L’inflation de création de postes à la Commission et au Parlement jette le discrédit sur l’action des dirigeants européens.
Ursula von der Leyen est critiquée pour avoir nommé un parlementaire allemand ami à un poste administratif fort bien rémunéré, avant que celui-ci y renonce. C’est tout à fait justifié. Personne, en revanche, ne soulève un autre problème: ce poste a-t-il la moindre utilité?
Il faut, dit-on, représenter la Commission en matière de petites et moyennes entreprises. Mais quelles sont ses attributions? A peu près rien. Très peu d’argent, ou de règles spécifiques, là. Le grand impact de l’Europe sur les PME demeure le marché unique. Même en admettant le moindre intérêt de la fonction, se pose une deuxième question: n’y a-t-il pas déjà un représentant? S’il n’en existe pas, Ursula von der Leyen gère extrêmement mal la Commission. Celle-ci contient en effet deux fois trop de commissaires, de sorte que certaines matières sont parfois partagées entre deux ou trois d’entre eux. Si les PME constituent un impératif, pourquoi n’a-t-elle pas désigné un tel commissaire dès 2019?
Il n’y a ici, pour être correct, aucun monopole de von der Leyen, ou de la Commission. Après 2016, le président Jean-Claude Juncker a nommé Michel Barnier représentant pour le Brexit.
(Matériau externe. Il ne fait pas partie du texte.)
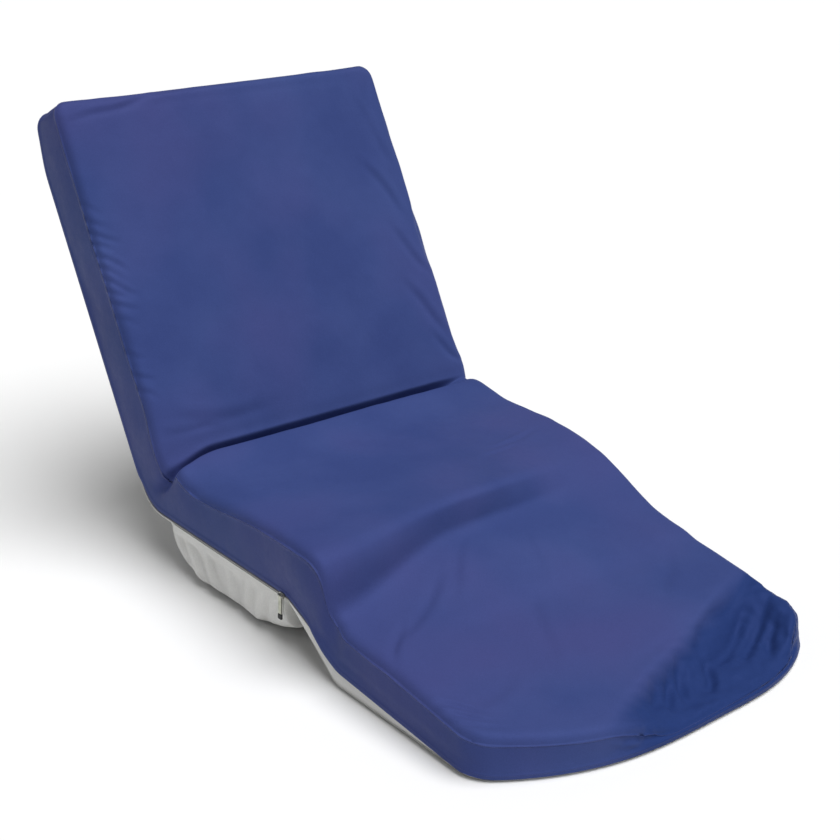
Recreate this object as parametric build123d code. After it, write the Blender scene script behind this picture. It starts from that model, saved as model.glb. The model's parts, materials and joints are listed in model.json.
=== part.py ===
"""Pressure relief mattress for a profiling hospital bed, standing in its raised position.

A foam core lies in a blue stretch top cover and a grey base cover, which a zip joins all round. The
core bends at three folds: behind the seat (back fold), at the knee crest (knee fold) and at the shin
(shin fold). Each fold turns about a line across the mattress at its underside, where the bed deck
hinges, so every layer is made in four sections: back, seat, knee and leg.

Millimetres, +Z up, +X towards the foot, Y across. The origin is under the middle of the whole
object, on the surface that it stands on.
"""
from build123d import *
from math import atan2, cos, degrees, radians, sin, tan
import os

# ---- Driving dimensions ----
WIDTH = 880.0            # across, over the covers
THICK = 145.0            # underside to sleeping surface
TOE_THICK = 80.0         # thickness at the middle of the foot end
BACK_LENGTH = 910.0      # section lengths, measured along the underside at the sides
SEAT_LENGTH = 530.0
KNEE_LENGTH = 200.0
LEG_LENGTH = 400.0
FOOT_BOW = 130.0         # how far the middle of the foot end stands past its corners
HEAD_CORNER = 45.0       # corner radii seen from above
FOOT_CORNER = 70.0
TOP_ROUND = 30.0         # rounding of the upper and lower long edges
BASE_ROUND = 10.0

BACK_ANGLE = 60.0        # the raised position: back above the seat
KNEE_ANGLE = 36.0        # and knee section below it
BACK_SPARE = 5.0         # how much further the back can go
FOLD_GAP = 2.5           # from a section's end to the fold line, at the underside

FABRIC = 1.5             # cover cloth
SLEEVE_DEPTH = 2.5       # fire sleeve, from the outside of the cover
SLEEVE = 1.5
FOAM_DEPTH = 6.0         # foam core, from the outside of the cover
BASE_FOAM_TOP = 62.0     # height of the joint between base foam and comfort foam
BOLSTER_WIDTH = 95.0
GLUE_LINE = 0.5

KERF = 4.0               # cuts that divide the comfort foam into cells
KERF_DEPTH = 45.0
CELL = 88.0

ZIP_HEIGHT = 14.0        # middle of the zip above the underside of the back and seat
ZIP_SHIN = 56.0          # it climbs to this height at the shin fold
ZIP_TOE = 12.0           # and is back down to this at the middle of the foot end
CHAIN_HALF = 1.7         # half the height of the zip's tooth chain
SLOT_HALF = 2.0          # half the gap between the two covers, where the chain runs
TAPE_UP = 9.0            # reach of the upper and lower zip tapes from the middle
TAPE_DOWN = 7.5
TAPE_DEPTH = FABRIC + 0.1
TAPE = 0.8
HEM_LOW = 4.5            # sewn hem round the blue skirt, from the middle of the zip
HEM_HIGH = 17.0
HEM = 1.6
HEM_OUT = 0.2

BELLY_START = 70.0       # grey belly under the seat, from the back fold
BELLY_BACK = 24.0        # how far its back has sloped in at half its depth
BELLY_FLAT_START = 190.0
BELLY_FLAT_END = 345.0
BELLY_END = 522.0
BELLY_END_DROP = 84.0    # depth of its front end
BELLY_ROUND = 34.0

SLIDER_X = 518.0         # zip slider, from the back fold
SLIDER_LENGTH = 16.0
SLIDER_HALF = 5.5        # half the height of its face plate
SLIDER_FACE = 4.7        # outer and inner faces of that plate, from the side of the cover
SLIDER_BACK = 2.1
SLIDER_CORNER = 2.5
FLANGE_OFF = 3.2         # its two flanges, above and below the teeth
FLANGE_HALF = 0.8
FLANGE_IN = 0.3
EAR_HALF = 1.2
EAR_HEIGHT = 1.7
TAB_LENGTH = 52.0
TAB_WIDTH = 9.0
TAB_THICK = 2.2
TAB_EYE = 2.0            # radius of the eye round the hinge pin
TAB_FIT = 0.05           # clearance of the tab in its moulded grip
GRIP_EXTRA = 3.0         # how much wider and thicker the grip is than the tab
GRIP_LENGTH = 12.0
GRIP_MIDDLE = 5.0        # its middle, from the free end of the tab
GRIP_ROUND = 1.8
EAR_OUT = 6.3            # the slider's two ears, from its middle
PIN_RADIUS = 0.95
PIN_CLEARANCE = 0.06
PIN_OUT = 8.2            # hinge pin of the pull tab, out from the side of the cover

# ---- Worked out from them ----
SEAT_HEIGHT = KNEE_LENGTH * sin(radians(KNEE_ANGLE))
FOOT_X = LEG_LENGTH + FOOT_BOW
KNEE_RUN = KNEE_LENGTH * cos(radians(KNEE_ANGLE))
HEAD_RUN = BACK_LENGTH * cos(radians(BACK_ANGLE))
REACH = HEAD_RUN + SEAT_LENGTH + KNEE_RUN + FOOT_X
BACK_X = HEAD_RUN - REACH / 2
KNEE_X = BACK_X + SEAT_LENGTH
SHIN_X = KNEE_X + KNEE_RUN
BACK_MITRE = tan(radians((BACK_ANGLE + BACK_SPARE) / 2))
SHIN_MITRE = tan(radians(KNEE_ANGLE / 2))
TOP_FALL = (THICK - TOE_THICK) / FOOT_X
PAST = 60.0              # how far tools run past what they cut
SIDE = WIDTH / 2
KNEE_ZIP_SLOPE = degrees(atan2(ZIP_SHIN - ZIP_HEIGHT, KNEE_LENGTH))
LEG_ZIP_SLOPE = degrees(atan2(ZIP_TOE - ZIP_SHIN, FOOT_X))

# Each section's own frame has its origin on a fold line at the underside, and X along the section.
PLACES = {
    "back": Location((BACK_X, 0, SEAT_HEIGHT), (0, BACK_ANGLE, 0)),
    "seat": Location((BACK_X, 0, SEAT_HEIGHT)),
    "knee": Location((KNEE_X, 0, SEAT_HEIGHT), (0, KNEE_ANGLE, 0)),
    "leg": Location((SHIN_X, 0, 0)),
}
# Height and slope of the zip line at the start of each section.
ZIP_LINES = {
    "back": Location((0, 0, ZIP_HEIGHT)),
    "seat": Location((0, 0, ZIP_HEIGHT)),
    "knee": Location((0, 0, ZIP_HEIGHT), (0, -KNEE_ZIP_SLOPE, 0)),
    "leg": Location((0, 0, ZIP_SHIN), (0, -LEG_ZIP_SLOPE, 0)),
}
SECTIONS = list(PLACES)


def upright(points):
    """A face in the XZ plane through these (x, z) points."""
    return Plane.XZ * make_face(Polyline(*points, close=True))


def block(x0, x1, y0, y1, z0, z1):
    return Pos((x0 + x1) / 2, (y0 + y1) / 2, (z0 + z1) / 2) * Box(x1 - x0, y1 - y0, z1 - z0)


def slab(z0, z1):
    """Everything between two heights, to cut a layer from a section."""
    return block(-2 * BACK_LENGTH, 2 * BACK_LENGTH, -WIDTH, WIDTH, z0, z1)


def zip_slab(section, low, high):
    """Everything between two heights measured from the middle of the zip."""
    return ZIP_LINES[section] * slab(low, high)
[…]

Il a été rémunéré comme directeur général, et a sillonné l’Europe pendant des années aux frais du contribuable. Nécessité: nulle. La meilleure preuve est qu’après Barnier, un commissaire a été nommé pour négocier les accords suivants. On aurait pu le faire dès 2016. Le calcul de Juncker consistait à réduire le rôle de ses collègues dans la négociation. Celui de Martin Selmayr, son âme damnée, à préparer un autre président de Commission faible, derrière lequel il continuerait à régner.
En 2022, pour nommer son chef de cabinet Alessandro Chiocchetti au secrétariat général du Parlement, la présidente Roberta Metsola, autre phare de la gestion, a créé un nouveau poste de directeur général adjoint pour un candidat libéral. Et un nouveau directorat général pour les «partnerships de la démocratie parlementaire» (sic) pour la gauche révolutionnaire. Voilà comment nos impôts servent à financer une bureaucratie obèse. Cela, sans même prendre en compte une autre vache sacrée de l’Europe: l’égalité de représentation des Etats membres, qui nous vaut des centaines de juristes dans les deux cours et parmi les procureurs européens, les directeurs généraux de la Commission, ou les «hauts» représentants de toute nature. On se demande si la vraie langue officielle de l’Union n’est pas le «bureaucra-toc», permettant la création continue de nouveaux jobs qui sont du toc.
L’autre utilité de ce manège consiste à offrir au public crédule l’illusion de l’action. Ainsi, von der Leyen propose de créer un commissaire à la Défense. Cela permettra de masquer l’absence, depuis deux ans, d’une réelle stratégie de réarmement à bas coût. Le groupe Renew propose un commissaire de «la mise en œuvre». Un humoriste très lucide propose même «un commissaire en charge de la répartition des portefeuilles de commissaire». Sans doute prémonitoire dans la perspective de l’élargissement, avec une future Commission à 30 ou 35 membres.
Franklin Dehousse est professeur à l’ULiège, ancien représentant de la Belgique dans les négociations européennes, ancien juge à la Cour de justice de l’UE.